Return every line below in which "metres" appears.

Recorded data
========
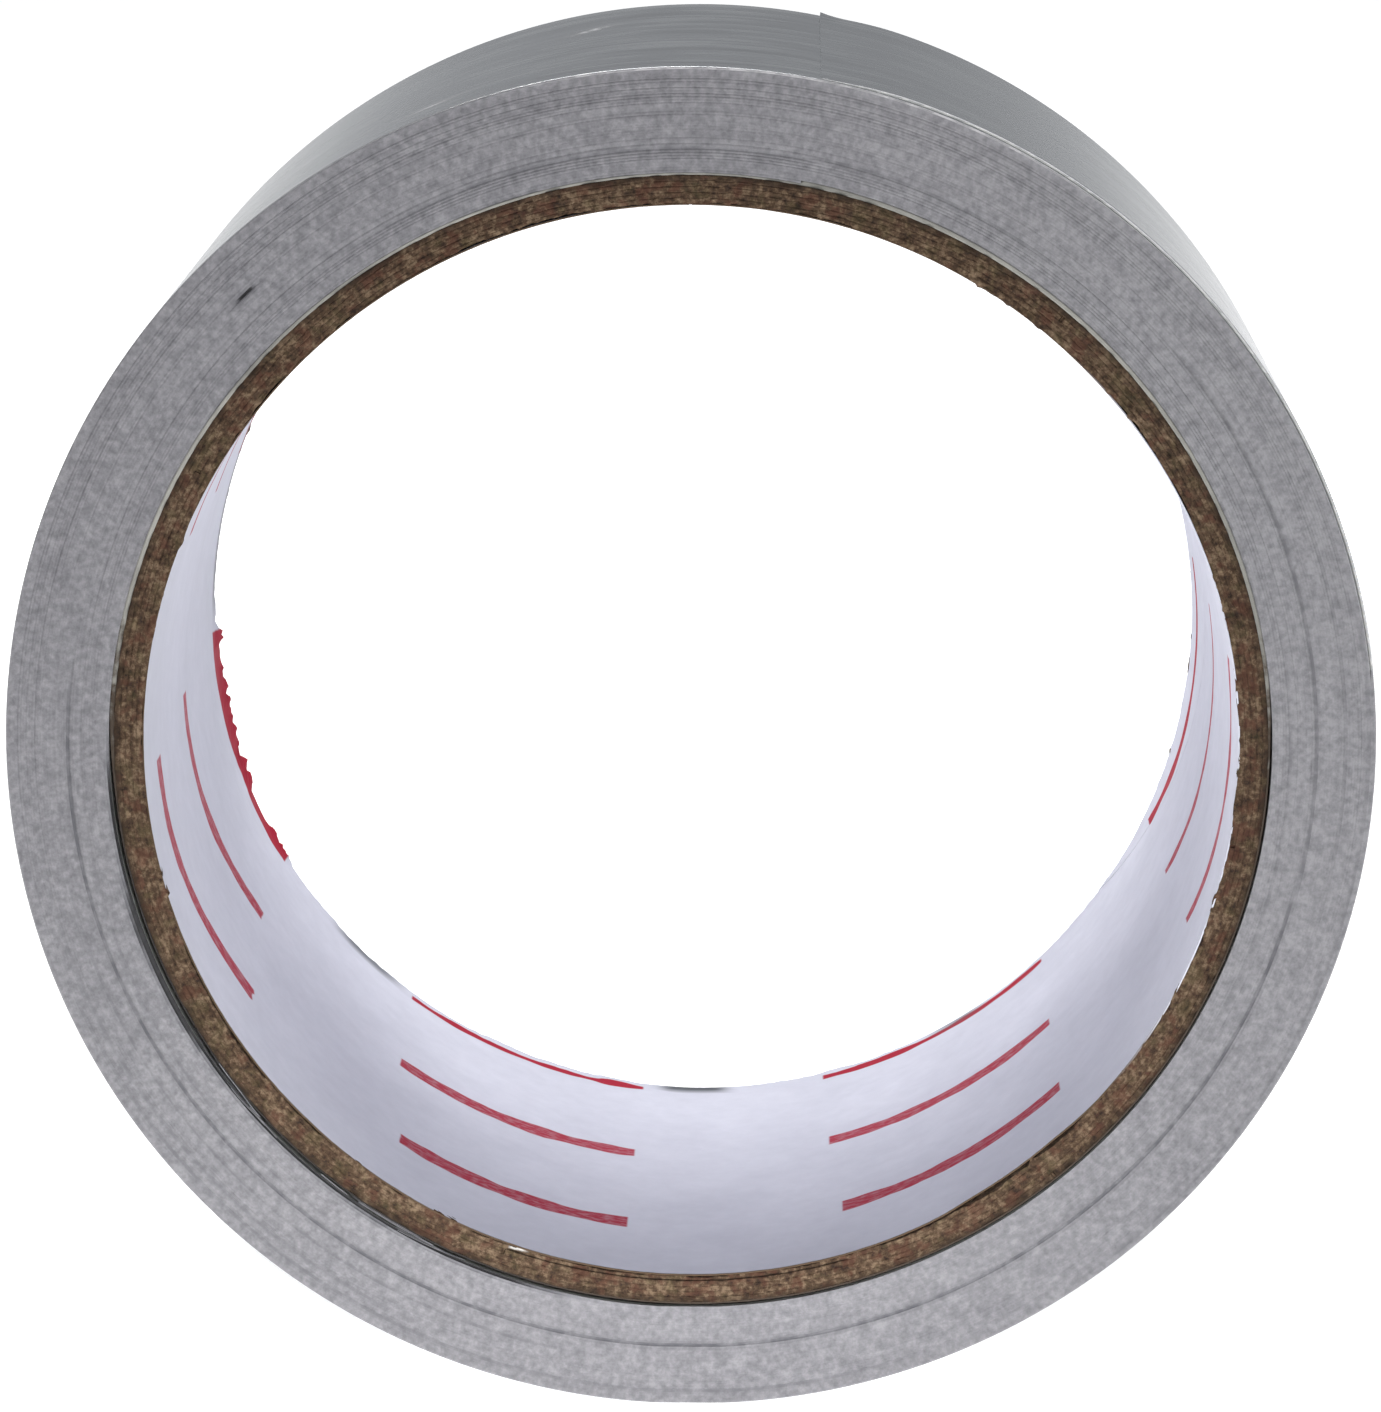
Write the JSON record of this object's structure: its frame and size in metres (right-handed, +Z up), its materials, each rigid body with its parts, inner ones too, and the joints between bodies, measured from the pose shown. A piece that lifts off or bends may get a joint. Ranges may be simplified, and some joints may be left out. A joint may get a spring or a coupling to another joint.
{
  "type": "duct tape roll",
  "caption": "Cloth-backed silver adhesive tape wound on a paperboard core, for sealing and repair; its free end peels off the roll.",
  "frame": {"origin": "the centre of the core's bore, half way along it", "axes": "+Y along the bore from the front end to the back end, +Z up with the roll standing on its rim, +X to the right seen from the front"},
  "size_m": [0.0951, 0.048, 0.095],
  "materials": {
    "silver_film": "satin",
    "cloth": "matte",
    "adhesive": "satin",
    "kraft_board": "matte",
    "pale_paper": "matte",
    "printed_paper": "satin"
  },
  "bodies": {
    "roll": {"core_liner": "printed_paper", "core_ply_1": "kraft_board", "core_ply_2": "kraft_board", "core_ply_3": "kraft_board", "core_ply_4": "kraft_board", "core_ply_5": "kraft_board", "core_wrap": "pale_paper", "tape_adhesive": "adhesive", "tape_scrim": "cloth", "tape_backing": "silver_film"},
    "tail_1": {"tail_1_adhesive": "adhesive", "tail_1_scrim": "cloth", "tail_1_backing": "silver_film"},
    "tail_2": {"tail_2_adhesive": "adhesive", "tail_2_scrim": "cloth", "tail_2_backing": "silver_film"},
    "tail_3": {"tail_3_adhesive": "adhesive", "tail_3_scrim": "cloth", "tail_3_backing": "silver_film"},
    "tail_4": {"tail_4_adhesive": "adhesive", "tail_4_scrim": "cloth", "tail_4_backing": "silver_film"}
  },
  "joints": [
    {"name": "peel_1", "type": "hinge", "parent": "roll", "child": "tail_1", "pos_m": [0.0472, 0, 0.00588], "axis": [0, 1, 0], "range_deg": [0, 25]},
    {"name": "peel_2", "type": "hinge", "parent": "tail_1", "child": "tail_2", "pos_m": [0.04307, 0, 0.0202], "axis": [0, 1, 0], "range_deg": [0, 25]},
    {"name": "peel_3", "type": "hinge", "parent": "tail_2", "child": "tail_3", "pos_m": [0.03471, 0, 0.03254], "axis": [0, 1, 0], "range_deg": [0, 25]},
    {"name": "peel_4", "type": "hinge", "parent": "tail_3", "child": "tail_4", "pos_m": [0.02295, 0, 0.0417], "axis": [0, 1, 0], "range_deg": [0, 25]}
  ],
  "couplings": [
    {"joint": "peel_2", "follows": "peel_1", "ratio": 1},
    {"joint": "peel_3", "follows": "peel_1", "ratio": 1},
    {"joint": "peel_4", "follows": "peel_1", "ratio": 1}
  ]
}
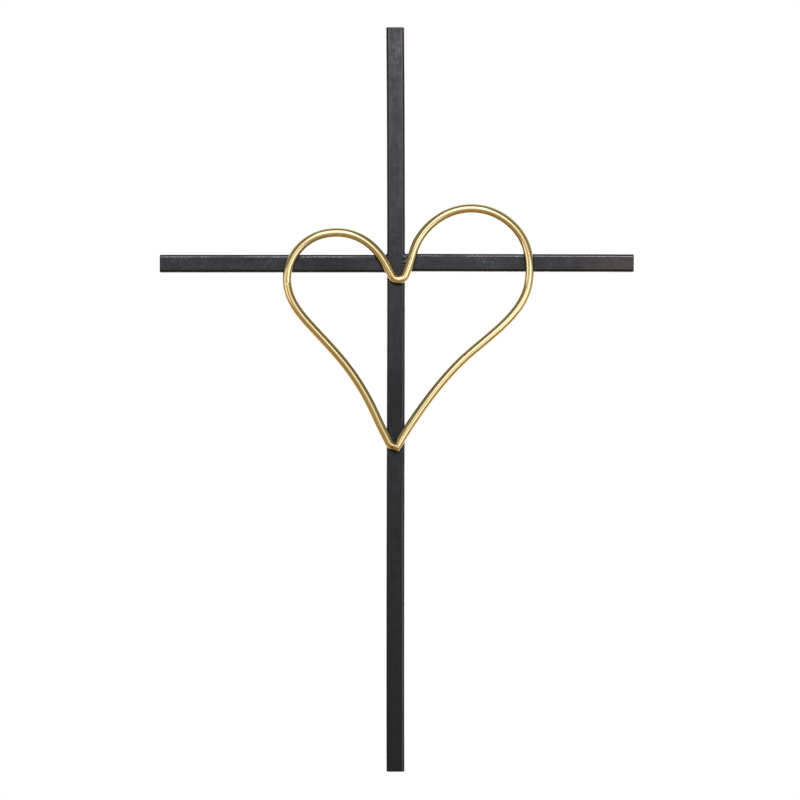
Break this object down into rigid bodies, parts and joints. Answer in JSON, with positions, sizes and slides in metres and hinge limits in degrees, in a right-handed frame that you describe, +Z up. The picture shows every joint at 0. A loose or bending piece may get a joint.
========
**EXERCISE OUTPUT:**
Write the JSON record of this object's structure: its frame and size in metres (right-handed, +Z up), its materials, each rigid body with its parts, inner ones too, and the joints between bodies, measured from the pose shown. A piece that lifts off or bends may get a joint. Ranges may be simplified, and some joints may be left out. A joint may get a spring or a coupling to another joint.
Break this object down into rigid bodies, parts and joints. Answer in JSON, with positions, sizes and slides in metres and hinge limits in degrees, in a right-handed frame that you describe, +Z up. The picture shows every joint at 0. A loose or bending piece may get a joint.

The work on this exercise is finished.